La tristesse chez les sans-abris
Delphine de Vigan utilise la vie des sans-abris pour mettre en lumière la tristesse invisible de ceux qui vivent en marge de la société.
- Une existence marquée par le rejet :
- No explique que les sans-abris sont exclus de la société : « Dehors, on n'a pas d'amis » [P58].
- Ils vivent dans un monde à part, rejetés et ignorés par les autres.
- Des témoignages poignants :
- No raconte des moments marquants de la vie dans la rue : des disputes violentes pour des broutilles comme un mégot de cigarette : « Voilà ce qu'on devient, des bêtes, des putain de bêtes » [P65].
- La violence invisible :
- Cette tristesse est souvent silencieuse et invisible. No parle du harcèlement qu'elle subit et de son impuissance face à la rue.

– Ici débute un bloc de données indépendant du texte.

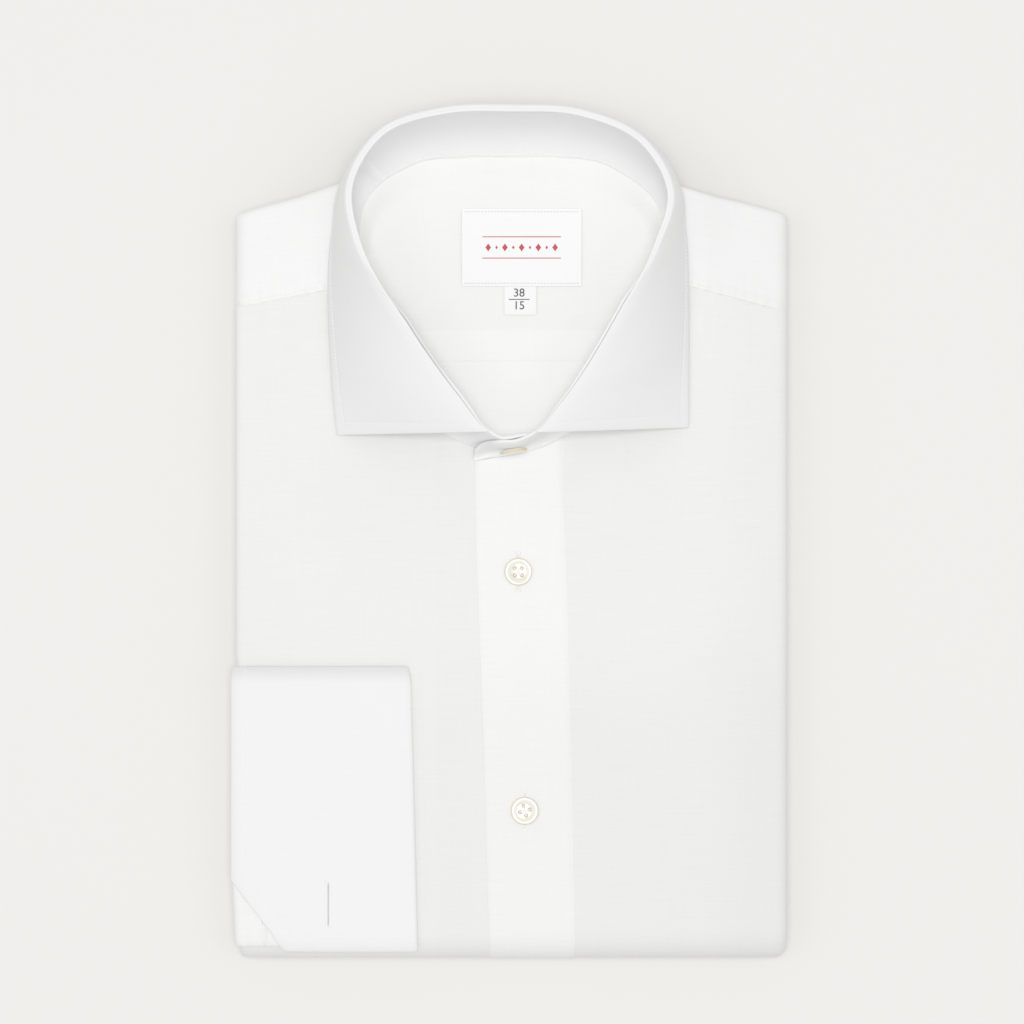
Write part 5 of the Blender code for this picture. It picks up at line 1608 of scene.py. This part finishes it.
def label_row(side):
    """Finer grains along the label's bottom edge, side -1, or its top edge, side 1."""
    x, y, width, height = NECK_LABEL
    points = np.column_stack([np.linspace(x - width / 2 + 0.8, x + width / 2 - 0.8, 60),
                              np.full(60, y + side * (height / 2 - 1.1)), np.full(60, LABEL_Z + 0.16)])
    return grains(*resampled(points, np.tile([0.0, 0.0, 1.0], (60, 1)), 1.3), 0.95, 0.15)


stitch_piece("label_stitches", [label_row(side) for side in (-1, 1)], label_thread)

# %% Buttonholes
def buttonhole(x0, low, high, level, reach, pitch=0.42):
    """Satin lips on both sides of a slit along y, and a bar across each end."""
    made = []
    y = np.arange(low, high, pitch)
    for side in (-1.0, 1.0):
        x = np.full_like(y, x0 + side * (0.30 + reach / 2))
        points = body(x, y - AXIS_Y, level(x, y))
        run = np.tile([side, 0.0, 0.0], (len(y), 1))
        made.append(grains(points, run, np.tile([0.0, 0.0, 1.0], (len(y), 1)), reach, 0.20, 0.16, 0.25))
    for end, away in ((low, -1.0), (high, 1.0)):
        for k in range(3):
            y = end + away * (0.25 + 0.32 * k)
            points = body(np.array([x0]), np.array([y - AXIS_Y]), level(np.array([x0]), np.array([y])))
            run, square = np.array([[1.0, 0.0, 0.0]]), np.array([[0.0, 0.0, 1.0]])
            made.append(grains(points, run, square, 2.6, 0.22, 0.20, 0.25))
    return made


def placket_level(x, y):
    """Lift of the placket's face at a place."""
    return PLACKET_LIFT + pressed(x, y)


def cuff_level(x, y):
    """Lift of the cuff's face at a place."""
    return cuff_lift(x, y - AXIS_Y)[0]


def slit_shade(name, x0, low, high, level):
    """The dark inside of a cut: a slim pointed blade of shade lying between its lips."""
    t = np.linspace(0.0, 1.0, 13)
    wide = 0.30 * np.sin(math.pi * t) ** 0.6 + 0.02
    y = low + 0.4 + (high - low - 0.8) * t
    z = float(body(np.array([x0]), np.array([(low + high) / 2 - AXIS_Y]), level - 0.28)[0, 2])
    outline = np.concatenate([np.column_stack([x0 + wide, y]), np.column_stack([x0 - wide, y])[::-1]])
    finish_piece(make_object(name, *raised_shape(outline, z, 0.1), smooth=False), hole_shade)


holes_made = []
for x, y in FRONT_BUTTONS:
    holes_made += buttonhole(x, y - HOLE_HALF, y + HOLE_HALF, placket_level, 0.95)
stitch_piece("placket_buttonholes", holes_made)
stitch_piece("cuff_buttonhole", buttonhole(*CUFF_HOLE, cuff_level, 1.0))
hole_y = (CUFF_HOLE[1] + CUFF_HOLE[2]) / 2
slit_shade("cuff_slit", *CUFF_HOLE, float(cuff_level(np.array(CUFF_HOLE[0]), np.array(hole_y))))

# %% [markdown]
# ## Floor, light and camera
#
# The shirt lies on a plain pale table. An even white surround fills the hollows, one soft light hangs almost straight
# above, and a weaker one stands on each side. The camera looks straight down through a long lens, so that the package
# shows hardly any of its sides.

# %% Floor
TABLE = (0.738, 0.729, 0.701)


def floor():
    """A plain square table top, eight metres wide, at height 0."""
    mesh = bpy.data.meshes.new("floor")
    edge = 4.0
    corners = [(-edge, -edge, 0.0), (edge, -edge, 0.0), (edge, edge, 0.0), (-edge, edge, 0.0)]
    mesh.from_pydata(corners, [], [(0, 1, 2, 3)])
    made = bpy.data.objects.new("floor", mesh)
    bpy.context.scene.collection.objects.link(made)
    mesh.materials.append(new_material("pale_table", 0.9, 0.1, TABLE)[0])
    made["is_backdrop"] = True


floor()

# %% Light
world = bpy.data.worlds.new("studio")
world.use_nodes = True
surround = world.node_tree.nodes["Background"]
surround.inputs["Color"].default_value = (1.0, 1.0, 1.0, 1.0)
surround.inputs["Strength"].default_value = 0.53
bpy.context.scene.world = world


def soft_light(name, place, size, power):
    """A square lamp that faces the middle of the shirt. Place and size are in metres, power in watts."""
    lamp = bpy.data.lights.new(name, "AREA")
    lamp.shape, lamp.size, lamp.energy = "SQUARE", size, power
    made = bpy.data.objects.new(name, lamp)
    bpy.context.scene.collection.objects.link(made)
    axes = axes_to(place, (0.0, 1.0, 0.1))
    made.matrix_world = Matrix([[*axes[:, row], place[row]] for row in range(3)] + [[0.0, 0.0, 0.0, 1.0]])
    print(f"{name} light: {power} watts")


soft_light("overhead", (-0.02, 0.06, 2.3), 0.6, 25.4)
soft_light("left", (-1.0, 0.0, 2.0), 0.9, 3.4)
soft_light("right", (1.0, 0.0, 2.0), 0.9, 2.9)

# %% Camera
CAMERA_PLACE = (0.0002, 0.0093, 1.520)
SENSOR = 36.0  # width of the sensor
REACH, VIEW = 1500.0, 404.48  # a distance below the camera, and the width of the square it sees there
camera_data = bpy.data.cameras.new("camera")
camera_data.sensor_width = SENSOR
camera_data.lens = SENSOR * REACH / VIEW
camera = bpy.data.objects.new("camera", camera_data)
camera.location = CAMERA_PLACE
bpy.context.scene.collection.objects.link(camera)
bpy.context.scene.camera = camera
bpy.context.scene.view_settings.view_transform = "Standard"
bpy.context.scene.view_settings.gamma = 1.5

# %% [markdown]
# ## Size
#
# The box round everything shown but the floor is worked out and printed.

# %% Size and finish
low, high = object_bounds()
print("dressed:", [round(v, 4) for v in (*low, *high)])
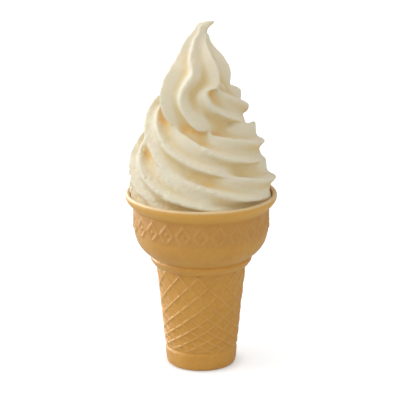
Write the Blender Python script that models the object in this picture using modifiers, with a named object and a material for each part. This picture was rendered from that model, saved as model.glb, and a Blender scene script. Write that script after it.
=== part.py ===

Le vocabulaire et la symbolique
La tristesse est renforcée par le choix du vocabulaire et l'utilisation d'éléments symboliques :
- Le vocabulaire récurrent :
- Mots-clés : « tristesse », « chagrin », « pleurer », « cœur en miettes ».
- Ces mots apparaissent régulièrement, créant un sentiment omniprésent de mélancolie.
- Symboles visuels :
- Les photos et objets (la boîte de souvenirs de Lou, les photos de Lucas) symbolisent des moments heureux du passé qui contrastent avec le présent douloureux.
- Le poisson pané représente la monotonie et le désespoir de la famille Bertignac.
- Le temps et l'ambiance :
- La météo reflète souvent l'état d'esprit des personnages : « Le ciel est bas et lourd » [P67].
Une lueur d'espoir
Malgré la tristesse omniprésente, il existe des moments de bonheur dans le roman :
- Lou, No et Lucas partagent des instants de complicité chez Lucas.
- Lou retrouve une relation plus affectueuse avec sa mère.
- Lucas envisage de vivre avec sa mère, un changement positif dans sa vie.